Er legt eine Hand auf mein Knie. „Alles okay bei dir? Ich bin so schnell gelaufen, wie ich konnte, als ich hörte, was passiert ist."

Zehn Minuten. Vom See bis ins Lager. Das soll wohl ein Scherz sein.

Als ich mich wieder gefangen habe und bereit bin ihm in die Augen zu sehen, meine ich: „Und wo haben Sie die Übeltäter gelassen? Erst schön Streiche spielen und dann vor Schiss nicht mehr auftauchen – das zeigt wahre Größe."

Mr. Parker schmunzelt ein wenig, aber kaum merklich. „Als Belohnung für ihre reife Tat, werden sie die nächste Stunde damit beschäftigt sein das Frühstücksgeschirr gründlich zu waschen."

Zwar nicht das, was sie eigentlich verdient hätten, aber es ist schon mal ein guter Anfang. Triumphierend lächle ich meinen Turnlehrer an. Auch er sieht mich an, mit seinen tiefblauen Augen, die mit grünen Sprenkeln verziert sind. Ich liebe seine Augen. So wie sie geformt sind, so wie er sie auf und zu schlängt, wenn er blinzelt. So wie er mich ansieht. Nicht viel anders als alle anderen. Manchmal jedoch denke ich, dass ich etwas in seinem Blick entdecke, wenn er mich beobachtet. Um ehrlich zu sein, spüre ich ab und zu seinen Blick auf mir. Ich habe mich immer schon gefragt, wie es sich anfühlt, wenn man denkt, man wird heimlich angesehen. Es ist ein kribbeliges Gefühl. Und das sage ich nicht nur, weil ich total auf Mr. Parker abfahre.

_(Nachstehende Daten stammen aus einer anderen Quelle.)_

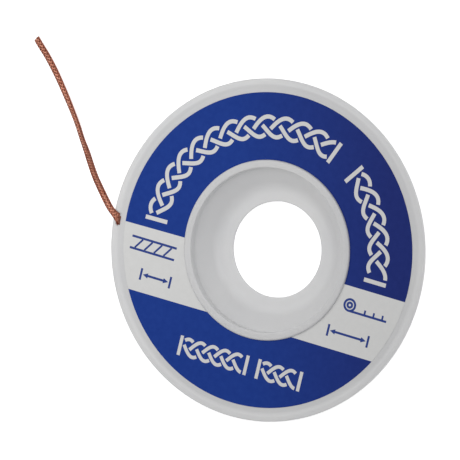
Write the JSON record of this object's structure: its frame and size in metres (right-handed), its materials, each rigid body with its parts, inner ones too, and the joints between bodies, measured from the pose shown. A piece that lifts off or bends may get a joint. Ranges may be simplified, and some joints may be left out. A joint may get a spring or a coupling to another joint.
{
  "type": "desoldering braid reel",
  "caption": "Flat reel of desoldering braid: copper braid wound in a two-part white plastic spool with a printed ring label, free end laid out",
  "frame": {"origin": "centre of the flat face that the reel rests on, on the reel's own axis", "axes": "+Z is the reel's axis and points out of the label, +X is the right-hand side of the upright label, +Y is its top"},
  "size_m": [0.0787, 0.0544, 0.0098],
  "materials": {
    "white_plastic": "satin",
    "printed_label": "satin",
    "copper_braid": "woven copper"
  },
  "bodies": {
    "root": {"rear_shell": "white_plastic", "front_disc": "white_plastic", "front_label": "printed_label", "braid_coil": "copper_braid", "braid_tail": "copper_braid"}
  },
  "joints": []
}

Ein leichtes Lächeln entsteht auf seinen Lippen. Gerade so, dass sich kleine Grübchen auf seinen Wangen bilden. Am liebsten würde ich dieses Gesicht so fotografieren, wie es jetzt ist. Ich würde mir es drucken lassen und damit jede Nacht einschlafen und jeden Morgen aufstehen. Verdammt, mich hat's echt erwischt.

Er kratzt sich im Nacken und löst seine Augen von mir. Küss mich doch, küss mich bis meine Lippen geschwollen sind!, schreie ich innerlich. Doch er tut es nicht.

Klar, wieso auch.

Stattdessen nimmt er seine Hand von meinem Bein und steht auf. Aber ich will noch nicht, dass er geht, also muss ich jetzt schnell handeln. „Halt!"